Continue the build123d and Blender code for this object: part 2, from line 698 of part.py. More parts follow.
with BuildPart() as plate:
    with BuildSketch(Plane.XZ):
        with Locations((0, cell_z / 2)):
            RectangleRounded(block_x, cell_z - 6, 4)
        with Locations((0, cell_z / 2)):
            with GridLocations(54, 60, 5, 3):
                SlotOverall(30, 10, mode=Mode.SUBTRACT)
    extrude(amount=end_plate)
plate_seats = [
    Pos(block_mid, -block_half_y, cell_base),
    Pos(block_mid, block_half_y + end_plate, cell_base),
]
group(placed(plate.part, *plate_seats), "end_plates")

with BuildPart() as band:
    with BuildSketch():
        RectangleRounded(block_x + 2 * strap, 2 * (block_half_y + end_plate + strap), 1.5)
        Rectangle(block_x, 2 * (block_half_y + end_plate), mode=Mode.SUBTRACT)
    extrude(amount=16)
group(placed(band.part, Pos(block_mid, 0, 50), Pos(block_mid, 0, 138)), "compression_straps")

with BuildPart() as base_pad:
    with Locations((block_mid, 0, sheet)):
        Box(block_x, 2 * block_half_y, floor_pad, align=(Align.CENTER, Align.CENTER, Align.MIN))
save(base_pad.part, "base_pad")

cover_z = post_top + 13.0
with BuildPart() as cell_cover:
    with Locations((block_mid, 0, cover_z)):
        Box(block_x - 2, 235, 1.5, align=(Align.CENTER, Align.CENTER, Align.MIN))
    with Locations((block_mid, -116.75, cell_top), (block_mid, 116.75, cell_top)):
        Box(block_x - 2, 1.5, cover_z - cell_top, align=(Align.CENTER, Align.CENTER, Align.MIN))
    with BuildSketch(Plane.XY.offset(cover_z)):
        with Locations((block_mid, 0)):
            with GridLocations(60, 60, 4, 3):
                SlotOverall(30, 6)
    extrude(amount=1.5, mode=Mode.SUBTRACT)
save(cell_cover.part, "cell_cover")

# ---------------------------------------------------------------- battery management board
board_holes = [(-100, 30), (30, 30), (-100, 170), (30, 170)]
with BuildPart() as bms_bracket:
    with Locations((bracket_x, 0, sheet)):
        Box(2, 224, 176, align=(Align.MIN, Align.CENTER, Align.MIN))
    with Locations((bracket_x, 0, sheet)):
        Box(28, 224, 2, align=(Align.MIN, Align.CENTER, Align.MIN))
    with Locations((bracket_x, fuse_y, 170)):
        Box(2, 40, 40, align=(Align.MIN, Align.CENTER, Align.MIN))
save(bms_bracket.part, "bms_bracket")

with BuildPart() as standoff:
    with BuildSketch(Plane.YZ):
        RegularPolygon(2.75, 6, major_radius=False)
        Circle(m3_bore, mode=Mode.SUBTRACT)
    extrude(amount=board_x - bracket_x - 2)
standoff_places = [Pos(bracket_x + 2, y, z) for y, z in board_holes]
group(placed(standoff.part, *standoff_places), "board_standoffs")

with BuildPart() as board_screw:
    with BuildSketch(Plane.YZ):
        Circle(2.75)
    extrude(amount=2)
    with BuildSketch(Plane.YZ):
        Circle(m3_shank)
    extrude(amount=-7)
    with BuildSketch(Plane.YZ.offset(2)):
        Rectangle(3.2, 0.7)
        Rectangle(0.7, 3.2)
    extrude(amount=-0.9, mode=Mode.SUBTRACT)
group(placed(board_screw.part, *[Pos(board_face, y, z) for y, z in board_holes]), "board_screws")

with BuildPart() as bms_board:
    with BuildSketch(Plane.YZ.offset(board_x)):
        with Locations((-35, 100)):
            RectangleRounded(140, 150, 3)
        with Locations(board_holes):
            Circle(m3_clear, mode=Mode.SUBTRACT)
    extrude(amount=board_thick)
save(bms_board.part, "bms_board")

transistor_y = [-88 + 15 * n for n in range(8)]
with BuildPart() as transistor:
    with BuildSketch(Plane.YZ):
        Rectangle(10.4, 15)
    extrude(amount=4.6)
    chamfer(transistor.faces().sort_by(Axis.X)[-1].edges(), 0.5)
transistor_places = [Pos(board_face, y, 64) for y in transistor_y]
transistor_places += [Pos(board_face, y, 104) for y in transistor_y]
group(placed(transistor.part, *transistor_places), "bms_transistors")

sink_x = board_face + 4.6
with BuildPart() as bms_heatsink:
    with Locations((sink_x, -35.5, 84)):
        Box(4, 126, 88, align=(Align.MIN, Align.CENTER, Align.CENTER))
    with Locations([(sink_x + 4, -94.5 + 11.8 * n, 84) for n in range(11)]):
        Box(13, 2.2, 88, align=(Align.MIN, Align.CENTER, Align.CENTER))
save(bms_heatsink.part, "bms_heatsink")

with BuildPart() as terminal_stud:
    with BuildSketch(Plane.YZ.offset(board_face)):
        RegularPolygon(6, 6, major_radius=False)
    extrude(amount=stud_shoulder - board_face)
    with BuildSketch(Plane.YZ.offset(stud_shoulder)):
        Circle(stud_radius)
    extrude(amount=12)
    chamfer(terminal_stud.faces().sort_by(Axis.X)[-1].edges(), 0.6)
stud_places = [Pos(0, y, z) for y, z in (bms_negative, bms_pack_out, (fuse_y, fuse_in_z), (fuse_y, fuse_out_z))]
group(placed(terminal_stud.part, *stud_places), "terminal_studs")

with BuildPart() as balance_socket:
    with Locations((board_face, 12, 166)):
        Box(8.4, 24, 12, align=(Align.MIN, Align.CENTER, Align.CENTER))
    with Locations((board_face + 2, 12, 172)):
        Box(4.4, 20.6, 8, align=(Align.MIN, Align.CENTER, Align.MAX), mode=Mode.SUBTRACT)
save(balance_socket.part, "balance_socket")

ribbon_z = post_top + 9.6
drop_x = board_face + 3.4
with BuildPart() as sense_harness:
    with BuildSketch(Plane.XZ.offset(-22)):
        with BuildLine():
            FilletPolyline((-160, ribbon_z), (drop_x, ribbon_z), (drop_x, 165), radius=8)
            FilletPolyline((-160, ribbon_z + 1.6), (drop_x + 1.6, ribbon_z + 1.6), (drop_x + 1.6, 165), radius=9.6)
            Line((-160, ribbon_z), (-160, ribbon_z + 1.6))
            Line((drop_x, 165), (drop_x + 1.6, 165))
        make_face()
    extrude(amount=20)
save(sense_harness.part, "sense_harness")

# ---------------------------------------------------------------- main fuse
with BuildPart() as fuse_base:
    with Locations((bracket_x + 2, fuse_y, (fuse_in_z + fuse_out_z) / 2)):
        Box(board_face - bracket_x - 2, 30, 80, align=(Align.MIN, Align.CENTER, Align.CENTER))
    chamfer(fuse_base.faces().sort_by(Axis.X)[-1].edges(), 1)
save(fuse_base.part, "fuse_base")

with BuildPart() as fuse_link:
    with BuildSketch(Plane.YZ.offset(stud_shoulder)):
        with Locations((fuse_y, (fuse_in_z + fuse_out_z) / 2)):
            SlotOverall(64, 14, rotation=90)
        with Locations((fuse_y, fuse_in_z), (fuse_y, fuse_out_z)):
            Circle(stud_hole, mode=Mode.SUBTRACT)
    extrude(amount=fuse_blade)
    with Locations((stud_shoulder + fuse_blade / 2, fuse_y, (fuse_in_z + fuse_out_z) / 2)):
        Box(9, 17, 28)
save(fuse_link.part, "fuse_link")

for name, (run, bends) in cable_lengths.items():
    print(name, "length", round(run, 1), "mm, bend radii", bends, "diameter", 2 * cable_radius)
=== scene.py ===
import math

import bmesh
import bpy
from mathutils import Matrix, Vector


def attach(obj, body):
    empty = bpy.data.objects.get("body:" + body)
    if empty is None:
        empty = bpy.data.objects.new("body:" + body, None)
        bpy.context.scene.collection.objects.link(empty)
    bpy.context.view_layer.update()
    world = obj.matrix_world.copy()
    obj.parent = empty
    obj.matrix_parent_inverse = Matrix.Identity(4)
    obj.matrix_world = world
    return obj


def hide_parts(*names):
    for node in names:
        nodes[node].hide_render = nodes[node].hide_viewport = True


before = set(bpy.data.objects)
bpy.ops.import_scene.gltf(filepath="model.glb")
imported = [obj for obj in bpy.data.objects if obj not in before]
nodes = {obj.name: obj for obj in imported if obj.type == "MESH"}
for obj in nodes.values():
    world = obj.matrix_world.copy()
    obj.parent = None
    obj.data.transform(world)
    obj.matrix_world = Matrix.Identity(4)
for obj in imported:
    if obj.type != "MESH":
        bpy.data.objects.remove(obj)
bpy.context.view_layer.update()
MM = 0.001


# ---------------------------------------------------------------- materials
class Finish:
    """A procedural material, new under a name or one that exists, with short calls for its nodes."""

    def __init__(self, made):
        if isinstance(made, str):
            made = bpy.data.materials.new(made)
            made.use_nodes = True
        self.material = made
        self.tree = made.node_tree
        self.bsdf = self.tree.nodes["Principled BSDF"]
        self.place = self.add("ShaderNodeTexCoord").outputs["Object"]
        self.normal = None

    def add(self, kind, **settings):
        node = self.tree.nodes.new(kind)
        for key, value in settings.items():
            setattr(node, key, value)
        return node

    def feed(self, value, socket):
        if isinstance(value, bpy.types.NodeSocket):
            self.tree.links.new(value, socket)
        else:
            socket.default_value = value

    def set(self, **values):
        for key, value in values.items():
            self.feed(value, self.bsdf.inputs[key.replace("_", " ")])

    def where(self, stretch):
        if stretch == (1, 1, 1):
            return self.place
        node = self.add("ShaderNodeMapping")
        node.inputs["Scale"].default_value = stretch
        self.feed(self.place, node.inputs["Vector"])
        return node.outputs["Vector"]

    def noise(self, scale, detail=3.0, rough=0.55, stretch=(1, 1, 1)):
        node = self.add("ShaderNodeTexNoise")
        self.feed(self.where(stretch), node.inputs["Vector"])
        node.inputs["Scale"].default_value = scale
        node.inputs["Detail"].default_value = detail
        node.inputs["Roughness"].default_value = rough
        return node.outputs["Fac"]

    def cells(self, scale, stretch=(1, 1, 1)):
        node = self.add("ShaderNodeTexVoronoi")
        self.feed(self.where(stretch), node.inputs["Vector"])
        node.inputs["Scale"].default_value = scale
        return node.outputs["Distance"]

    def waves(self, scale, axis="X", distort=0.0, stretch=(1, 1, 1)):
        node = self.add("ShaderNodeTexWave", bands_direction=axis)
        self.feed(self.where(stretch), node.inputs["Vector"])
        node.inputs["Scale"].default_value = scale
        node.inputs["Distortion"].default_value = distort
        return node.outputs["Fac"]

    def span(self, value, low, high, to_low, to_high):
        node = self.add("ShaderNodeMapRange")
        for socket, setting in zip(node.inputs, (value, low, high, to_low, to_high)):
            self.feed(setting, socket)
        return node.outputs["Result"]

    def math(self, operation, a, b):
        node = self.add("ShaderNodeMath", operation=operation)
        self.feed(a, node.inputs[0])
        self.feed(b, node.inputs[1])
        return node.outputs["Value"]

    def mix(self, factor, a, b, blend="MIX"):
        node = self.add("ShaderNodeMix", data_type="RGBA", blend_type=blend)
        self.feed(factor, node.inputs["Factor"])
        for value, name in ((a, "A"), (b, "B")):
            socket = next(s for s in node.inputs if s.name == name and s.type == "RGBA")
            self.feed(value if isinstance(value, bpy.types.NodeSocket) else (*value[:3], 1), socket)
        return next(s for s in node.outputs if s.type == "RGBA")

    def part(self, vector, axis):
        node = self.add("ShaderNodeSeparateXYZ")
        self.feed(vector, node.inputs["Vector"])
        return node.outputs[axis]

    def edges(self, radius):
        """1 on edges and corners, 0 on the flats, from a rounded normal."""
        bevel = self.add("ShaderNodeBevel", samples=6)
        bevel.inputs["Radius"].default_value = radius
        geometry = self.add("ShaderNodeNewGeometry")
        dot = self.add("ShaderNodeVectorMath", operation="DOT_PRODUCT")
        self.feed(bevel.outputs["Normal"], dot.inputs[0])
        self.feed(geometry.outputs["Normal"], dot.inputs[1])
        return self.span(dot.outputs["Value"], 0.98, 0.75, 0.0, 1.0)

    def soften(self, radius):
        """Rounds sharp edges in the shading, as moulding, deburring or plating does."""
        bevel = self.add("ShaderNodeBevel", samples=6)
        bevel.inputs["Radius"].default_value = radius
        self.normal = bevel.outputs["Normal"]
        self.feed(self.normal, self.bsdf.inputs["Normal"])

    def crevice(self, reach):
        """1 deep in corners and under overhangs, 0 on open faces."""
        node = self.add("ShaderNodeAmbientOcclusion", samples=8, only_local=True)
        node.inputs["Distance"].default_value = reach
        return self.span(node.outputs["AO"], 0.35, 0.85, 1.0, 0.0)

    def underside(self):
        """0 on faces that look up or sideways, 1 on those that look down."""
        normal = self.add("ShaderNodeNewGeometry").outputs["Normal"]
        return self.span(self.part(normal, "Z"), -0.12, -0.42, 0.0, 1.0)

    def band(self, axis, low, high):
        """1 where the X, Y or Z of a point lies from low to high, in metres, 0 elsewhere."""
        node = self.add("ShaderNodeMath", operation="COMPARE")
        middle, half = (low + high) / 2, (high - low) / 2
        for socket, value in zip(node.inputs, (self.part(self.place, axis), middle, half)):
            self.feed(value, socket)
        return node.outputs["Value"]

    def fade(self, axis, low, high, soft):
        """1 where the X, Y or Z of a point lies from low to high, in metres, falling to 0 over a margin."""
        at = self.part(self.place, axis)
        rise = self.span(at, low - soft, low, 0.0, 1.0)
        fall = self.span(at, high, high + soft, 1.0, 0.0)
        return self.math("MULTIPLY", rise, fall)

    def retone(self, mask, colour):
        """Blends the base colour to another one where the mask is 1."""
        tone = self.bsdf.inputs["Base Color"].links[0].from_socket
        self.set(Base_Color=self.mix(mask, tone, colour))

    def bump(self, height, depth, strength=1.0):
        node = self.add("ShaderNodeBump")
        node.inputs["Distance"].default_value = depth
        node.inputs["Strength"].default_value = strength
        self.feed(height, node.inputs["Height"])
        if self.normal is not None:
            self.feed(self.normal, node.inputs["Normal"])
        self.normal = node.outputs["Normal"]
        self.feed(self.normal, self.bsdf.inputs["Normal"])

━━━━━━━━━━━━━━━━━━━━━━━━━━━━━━

[WHAT THE TASK REQUIRES]: Quote the lines that begin at the line containing "imported = [obj" and end at the line containing "bpy.data.objects.remove(obj)", keeping both of those lines.

[TASK SOLUTION]:
imported = [obj for obj in bpy.data.objects if obj not in before]
nodes = {obj.name: obj for obj in imported if obj.type == "MESH"}
for obj in nodes.values():
    world = obj.matrix_world.copy()
    obj.parent = None
    obj.data.transform(world)
    obj.matrix_world = Matrix.Identity(4)
for obj in imported:
    if obj.type != "MESH":
        bpy.data.objects.remove(obj)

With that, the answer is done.